### THE PROBLEM
Look through the lines below and state how many hold the word "load". Write only the number.

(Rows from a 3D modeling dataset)
--

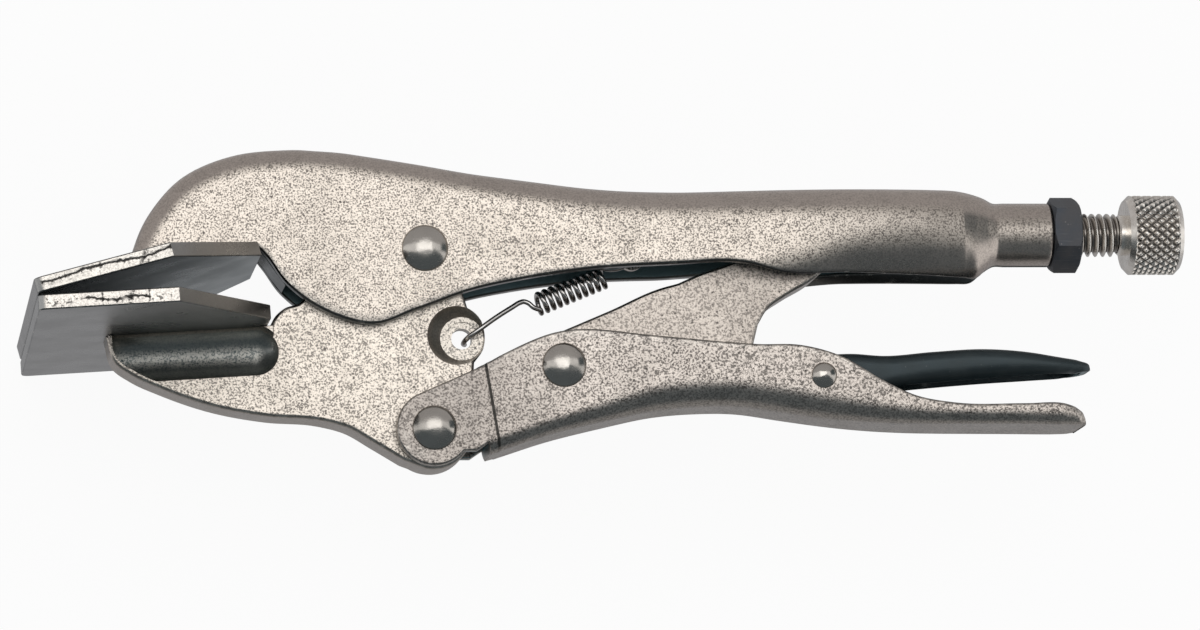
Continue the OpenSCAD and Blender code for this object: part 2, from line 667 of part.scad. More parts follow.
module lock_nut() {
    corner_r = nut_af / 2 / cos(30) + overrun;
    face_r = nut_af / 2 - nut_face_step;
    bevel = (corner_r - face_r) * tan(30);
    nut_start = tube_end + weld_gap;
    nut_end = nut_start + nut_t;
    color(blued_steel)
        difference() {
            intersection() {
                translate([nut_start, screw_rise, 0])
                    rotate([nut_turn, 0, 0]) rotate([0, 90, 0])
                        cylinder(d = nut_af / cos(30), h = nut_t, $fn = 6);
                turned([[nut_start - overrun, 0], [nut_start - overrun, face_r], [nut_start, face_r],
                        [nut_start + bevel, corner_r], [nut_end - bevel, corner_r],
                        [nut_end, face_r], [nut_end + overrun, face_r], [nut_end + overrun, 0]]);
            }
            translate([tube_end - overrun, screw_rise, 0])
                rotate([0, 90, 0]) cylinder(d = bore_d, h = nut_t + 2 * overrun + weld_gap);
        }
}

// ---- The whole tool, centred on its box ----

top_y = max([for (row = smooth_rows(upper_rows, 2)) row[1]]);
low_y = min([for (p = arc(jaw_pivot, handle_eye_r, 258, 368, 14)) p[1]]);
centre = [(knob_end + upper_top[0]) / 2, (top_y + low_y) / 2, 0];

translate(-centre) {
    upper_handle();
    upper_jaw_block();
    upper_blade();
    spring_lug();
    main_rivet();
    lower_jaw();
    lower_blade();
    lower_handle();
    jaw_rivet();
    link_rivet();
    lever_rivet();
    toggle_link();
    release_lever();
    return_spring();
    adjusting_screw();
    adjusting_knob();
    lock_nut();
}
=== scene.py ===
"""Locking pliers with wide flat jaws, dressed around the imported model.

Sizes are in millimetres about the main pivot until a piece is placed in the row frame, in metres.
X runs along the tool to the adjusting knob, Y from the lower handle to the upper one, Z across.
"""
import json
from functools import partial
from math import cos, hypot, pi, radians, sin, sqrt, tan
import bmesh
import bpy
import numpy as np
from numpy.linalg import norm
from mathutils import Matrix, Vector


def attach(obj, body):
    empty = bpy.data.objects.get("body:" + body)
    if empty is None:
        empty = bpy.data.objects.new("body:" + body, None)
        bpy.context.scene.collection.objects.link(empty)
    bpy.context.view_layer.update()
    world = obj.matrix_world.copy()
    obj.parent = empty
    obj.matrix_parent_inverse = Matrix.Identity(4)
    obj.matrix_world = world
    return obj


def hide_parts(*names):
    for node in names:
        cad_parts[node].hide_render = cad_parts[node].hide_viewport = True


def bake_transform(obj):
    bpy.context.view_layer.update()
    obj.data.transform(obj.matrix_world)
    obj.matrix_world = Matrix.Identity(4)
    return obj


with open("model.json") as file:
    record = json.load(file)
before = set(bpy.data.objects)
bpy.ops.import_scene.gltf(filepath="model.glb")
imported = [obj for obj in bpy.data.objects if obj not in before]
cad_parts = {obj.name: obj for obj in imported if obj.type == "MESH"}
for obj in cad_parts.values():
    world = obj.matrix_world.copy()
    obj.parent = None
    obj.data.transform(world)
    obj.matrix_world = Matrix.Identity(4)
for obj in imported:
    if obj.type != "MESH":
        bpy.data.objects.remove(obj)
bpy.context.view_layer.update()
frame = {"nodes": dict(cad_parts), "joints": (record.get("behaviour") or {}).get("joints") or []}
scene = bpy.context.scene
MM, TURN, WELD = 0.001, 2 * pi, 2e-6
MAIN_PIVOT = np.array({j["name"]: j for j in frame["joints"]}["jaw_open"]["pos_m"], float)

# ---- Sizes shared with the solids ----

SHEET, LOWER_SHEET, LEVER_SHEET = 2.6, 2.2, 1.6
HEAD_HALF, EAR_HALF, WALL_HALF, GRIP_HALF, LOWER_HALF = 7.3, 6.9, 8.4, 10, 9
ARM_HALF, LEVER_HALF = 4.5, 5.5
JAW_PIVOT, LINK_PIVOT, LEVER_PIVOT = (1.2, -32.6), (24.7, -21.5), (72, -23.6)
RIVET_D, LEVER_RIVET_D = 6.0, 3.2
SCREW_RISE, THREAD_R, PITCH, SHANK_R = 3.55, 3.97, 1.411, 3.3
SCREW_TIP, THREAD_START, SHANK_END, CORE_R, SCREW_WAY_R = 80, 80.95, 138.8, 3.0, 4.02
NECK_END, TUBE_END, TUBE_R = 105.6, 116.1, 5.85
NUT_START, NUT_END, NUT_FLATS, NUT_TURN = 116.15, 121.4, 12.4, 25
KNOB_START, KNOB_END, KNOB_R, BOSS = 130.3, 140.3, 7.3, 1.4
JAW_REACH, BITE_DROP, TIP_GAP = 71, 13.3, 0.3
UPPER_SLOPE, LOWER_SLOPE, BLADE_T, BLADE_DEPTH = 15, 3.3, 2.7, 42.5
JAW_HALF, BLADE_FRONT, BLADE_NECK = 40, 24.5, 13
SPRING_HOLE, LUG_CENTRE, RECESS_CENTRE = (7, -15.7), (5.3, -15.6), (5.8, -15.5)
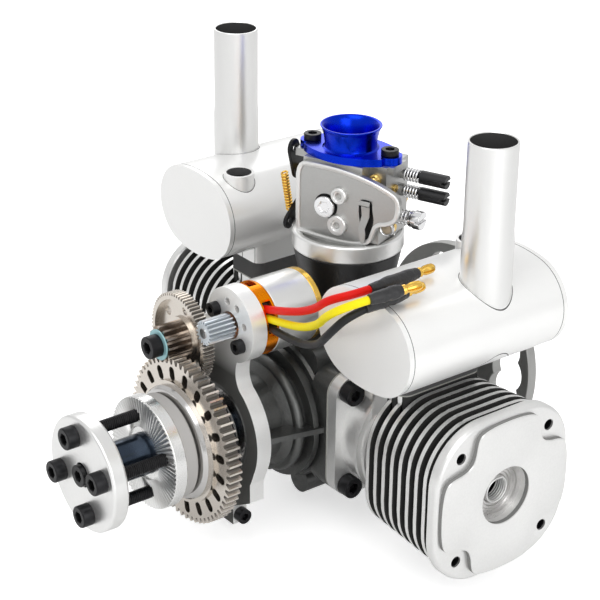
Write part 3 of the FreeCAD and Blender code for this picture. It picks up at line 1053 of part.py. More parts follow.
# Motor leads, each with a heat-shrink sleeve and a bullet connector
def cord(name, points):
    """Round lead of straight runs joined by tangent arcs."""
    points = [V(*p) for p in points]
    edges = []
    at = points[0]
    for before, corner, after in zip(points, points[1:], points[2:]):
        back, on = (before - corner), (after - corner)
        half_turn = (math.pi - back.getAngle(on)) / 2
        set_back = 0.45 * min(back.Length, on.Length)
        start, end = corner + back.normalize() * set_back, corner + on.normalize() * set_back
        radius = set_back / math.tan(half_turn)
        bisector = (back + on).normalize()
        middle = corner + bisector * (radius / math.cos(half_turn) - radius)
        edges += [Part.LineSegment(at, start).toShape(), Part.Arc(start, middle, end).toShape()]
        at = end
        print("cord", name, "turn", round(math.degrees(half_turn) * 2, 1), "radius", round(radius, 1))
    edges.append(Part.LineSegment(at, points[-1]).toShape())
    wire = Part.Wire(edges)
    print("cord", name, "length", round(wire.Length, 1))
    first = Part.Wire(Part.makeCircle(LEAD_R, points[0], points[1] - points[0]))
    return wire.makePipeShell([first], True, False)


sleeves = []
bullets = []
for name, points in LEADS.items():
    tail, tip = V(*points[-2]), V(*points[-1])
    along = (tip - tail).normalize()
    lead_end = tail + along * (SLEEVE_FROM_BEND + SLEEVE_OVERLAP)
    save("lead_" + name, cord(name, points[:-1] + (tuple(lead_end),)))
    sleeve_start = lead_end - along * SLEEVE_OVERLAP
    sleeve = Part.makeCylinder(SLEEVE_R, (tip - sleeve_start).Length, sleeve_start, along)
    sleeves.append(sleeve.cut(Part.makeCylinder(LEAD_R, SLEEVE_OVERLAP, sleeve_start, along)))
    bullet = Part.makeCylinder(BULLET_R, BULLET_LENGTH, tip, along)
    bullets.append(bullet.cut(Part.makeCylinder(0.7, 4, tip + along * 4, along)))
save("lead_sleeves", sleeves)
save("lead_connectors", bullets)
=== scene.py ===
"""Looks of a flat-twin model aircraft engine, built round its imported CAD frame.

Every sub-assembly is a class that takes its places from the frame's nodes, builds
finer meshes where the plain solids fall short, and gives each piece its finish.
Lengths are millimetres until a mesh is made, +Z is up and -Y is forward.
"""

import json
import logging
import math
from dataclasses import dataclass, replace
from enum import Enum
from typing import Callable, Iterable, Sequence

import bmesh
import bpy
from mathutils import Matrix, Vector, noise

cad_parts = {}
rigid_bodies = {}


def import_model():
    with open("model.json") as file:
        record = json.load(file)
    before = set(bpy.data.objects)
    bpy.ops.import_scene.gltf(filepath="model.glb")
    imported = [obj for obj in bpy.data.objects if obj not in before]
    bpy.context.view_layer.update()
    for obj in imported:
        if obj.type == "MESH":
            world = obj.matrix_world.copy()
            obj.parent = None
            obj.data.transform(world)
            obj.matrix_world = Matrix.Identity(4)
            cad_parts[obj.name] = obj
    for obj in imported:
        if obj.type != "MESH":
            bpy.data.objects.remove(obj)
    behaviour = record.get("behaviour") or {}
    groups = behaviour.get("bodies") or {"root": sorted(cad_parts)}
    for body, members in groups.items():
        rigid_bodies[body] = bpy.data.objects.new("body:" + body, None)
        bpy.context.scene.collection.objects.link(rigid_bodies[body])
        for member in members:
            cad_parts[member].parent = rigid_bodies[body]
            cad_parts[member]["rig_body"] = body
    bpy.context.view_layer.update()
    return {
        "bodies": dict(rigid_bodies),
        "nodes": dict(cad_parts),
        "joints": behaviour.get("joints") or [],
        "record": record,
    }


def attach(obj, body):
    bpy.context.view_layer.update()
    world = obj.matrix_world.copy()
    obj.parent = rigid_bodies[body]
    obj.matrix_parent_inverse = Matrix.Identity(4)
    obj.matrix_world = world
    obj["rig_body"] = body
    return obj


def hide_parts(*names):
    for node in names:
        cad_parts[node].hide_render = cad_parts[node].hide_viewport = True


LOG = logging.getLogger("engine")
MM = 0.001
UP = Vector((0, 0, 1))
BACK = Vector((0, 1, 0))
FORWARD = Vector((0, -1, 0))
CLOUD_SIZE = 18.0
FIN_SQUARE = 30.0
Spot = tuple[float, float]
Point = tuple[float, float, float]
Loop = Sequence[Vector]
Object = bpy.types.Object
Socket = bpy.types.NodeSocket
Shape = bmesh.types.BMesh
Change = Callable[[Shape], None]


class Body(Enum):
    """Rigid bodies of the frame."""

    ENGINE = "engine"
    CRANK = "crank"
    STARTER_RING = "starter_ring"
    IDLER = "idler"
    ROTOR = "rotor"
    THROTTLE = "throttle"
    CHOKE = "choke"
    HIGH_NEEDLE = "high_needle"
    LOW_NEEDLE = "low_needle"
    IDLE_STOP = "idle_stop"


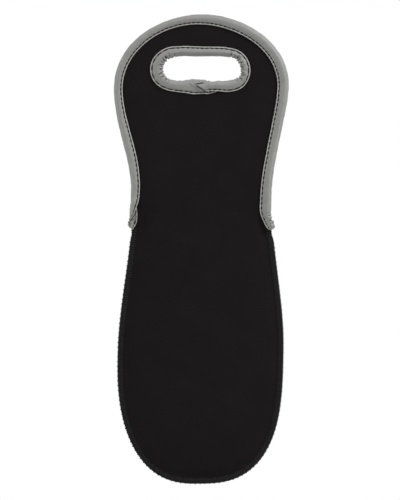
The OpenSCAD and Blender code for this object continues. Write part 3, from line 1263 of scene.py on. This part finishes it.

--

### RESPONSE TO THE EXERCISE
2